The bottom three from Christmas Days past have gone on to be relegated three times, with Derby County, Leicester City and Ipswich Town suffering that fate in 2001-02, Wigan Athletic, QPR and Reading sliding into the Championship after the 2012-13 campaign, and last season’s turkeys – Fulham, West Brom and Sheffield United – also sinking into the second tier.

The good news for Norwich, Newcastle and Burnley – the current top three – is that clearly this rarely happens. Bottom side Norwich have history to wrestle with, given only three of 26 last-placed teams on December 25 in the 20-team era (since 1995-96) have avoided the drop.

There have been 37 instances of teams being in the Premier League relegation zone on Christmas Day but finding a way to survive.

Newcastle face Manchester United, Everton and Southampton in their festive games this year, and it may be a concern that manager Eddie Howe has a career points average of just 0.87 in games played from December 25 to January 5 (W2, D7, L6).

Burnley boss Sean Dyche can better that, taking an average of 1.12 points per game (W5, D4, L8) into assignments against Everton, Manchester United and Leeds.

Norwich will hope Dean Smith can summon his Aston Villa festive form, having achieved 1.67 per game at this time of year while in his former job (W3, D1, L2). Arsenal, Crystal Palace and Leicester await Smith's men this year.

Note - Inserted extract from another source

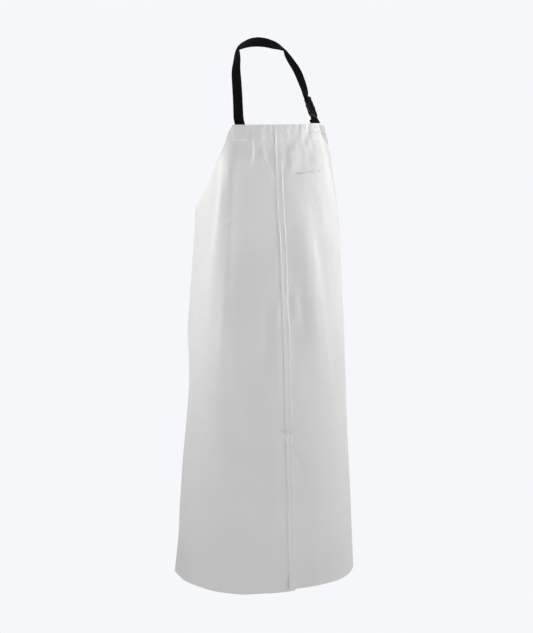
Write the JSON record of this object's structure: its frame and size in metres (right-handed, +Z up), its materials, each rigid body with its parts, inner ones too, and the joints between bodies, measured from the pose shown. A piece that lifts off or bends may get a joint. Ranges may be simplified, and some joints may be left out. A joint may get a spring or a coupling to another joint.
{
  "type": "butcher apron",
  "caption": "Long bib apron of heavy coated cloth in two lapped panels, with an adjustable webbing neck strap and a waist strap, each closed by a side-release buckle.",
  "frame": {"origin": "inner face of the neck strap at the middle of the nape, where the apron hangs on the wearer's neck", "axes": "+Z up, -Y is the way the wearer faces, +X is the wearer's left"},
  "size_m": [0.5045, 0.3448, 1.4203],
  "materials": {
    "coated_cloth": "semi-gloss white polymer coating on fine woven cloth",
    "webbing": "black woven webbing, matt",
    "buckle_plastic": "moulded black plastic, satin",
    "thread": "white polyester thread"
  },
  "bodies": {
    "apron": {"panel_left": "coated_cloth", "panel_right": "coated_cloth", "centre_seam_tape": "coated_cloth", "top_hem_facing": "coated_cloth", "armhole_facing_left": "coated_cloth", "armhole_facing_right": "coated_cloth", "neck_strap": "webbing", "neck_anchor_loop": "webbing", "neck_patch_left": "coated_cloth", "neck_patch_right": "coated_cloth", "waist_strap_left": "webbing", "waist_strap_right": "webbing", "waist_patch_left": "coated_cloth", "waist_patch_right": "coated_cloth", "neck_stitching_left": "thread", "neck_stitching_right": "thread", "waist_stitching_left": "thread", "waist_stitching_right": "thread", "neck_buckle_socket": "buckle_plastic", "waist_buckle_socket": "buckle_plastic"},
    "neck_plug": {"neck_buckle_plug": "buckle_plastic"},
    "neck_prong_a": {"neck_buckle_prong_a": "buckle_plastic"},
    "neck_prong_b": {"neck_buckle_prong_b": "buckle_plastic"},
    "waist_plug": {"waist_buckle_plug": "buckle_plastic"},
    "waist_prong_a": {"waist_buckle_prong_a": "buckle_plastic"},
    "waist_prong_b": {"waist_buckle_prong_b": "buckle_plastic"}
  },
  "joints": [
    {"name": "neck_plug_slide", "type": "slide", "parent": "apron", "child": "neck_plug", "axis": [-0.1374, 0.4723, 0.8707], "range_m": [0, 0.03], "deforming": ["neck_strap", "neck_buckle_prong_a", "neck_buckle_prong_b"]},
    {"name": "neck_prong_a_squeeze", "type": "hinge", "parent": "neck_plug", "child": "neck_prong_a", "pos_m": [0.10594, -0.11548, -0.168], "axis": [-0.6089, 0.653, -0.4503], "range_deg": [0, 14], "stiffness_Nm_per_rad": 0.004},
    {"name": "neck_prong_b_squeeze", "type": "hinge", "parent": "neck_plug", "child": "neck_prong_b", "pos_m": [0.0911, -0.12673, -0.16424], "axis": [-0.6089, 0.653, -0.4503], "range_deg": [-14, 0], "stiffness_Nm_per_rad": 0.004},
    {"name": "waist_plug_slide", "type": "slide", "parent": "apron", "child": "waist_plug", "axis": [-1, 0, 0], "range_m": [0, 0.03], "deforming": ["waist_strap_right", "waist_buckle_prong_a", "waist_buckle_prong_b"]},
    {"name": "waist_prong_a_squeeze", "type": "hinge", "parent": "waist_plug", "child": "waist_prong_a", "pos_m": [-0.0056, 0.0807, -0.4555], "axis": [0, -1, 0], "range_deg": [0, 14], "stiffness_Nm_per_rad": 0.004},
    {"name": "waist_prong_b_squeeze", "type": "hinge", "parent": "waist_plug", "child": "waist_prong_b", "pos_m": [-0.0056, 0.0807, -0.4365], "axis": [0, -1, 0], "range_deg": [-14, 0], "stiffness_Nm_per_rad": 0.004}
  ],
  "couplings": [
    {"joint": "neck_prong_b_squeeze", "follows": "neck_prong_a_squeeze", "ratio": -1},
    {"joint": "waist_prong_b_squeeze", "follows": "waist_prong_a_squeeze", "ratio": -1}
  ]
}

Canaries knocked off their perch

A morsel from Norwich's Premier League past might serve as a salutary tale for mid-table clubs that feel secure about their Premier League status by now.

Norwich were seventh on Christmas Day in 1994, far from trouble, but their season imploded and they finished 20th, suffering relegation from the then 22-team league.

They had a crummy 12 days of Christmas, losing 2-0 at home to Tottenham and 1-0 at Nottingham Forest on successive days – December 26 and 27 – before undoing some of that damage with a 2-1 home win over Newcastle on New Year's Eve, only to be thumped 4-0 at Liverpool on January 2. They would not win another Premier League game until they beat Ipswich 3-0 on March 20.

Nightmares can occur after Christmas, as well as before.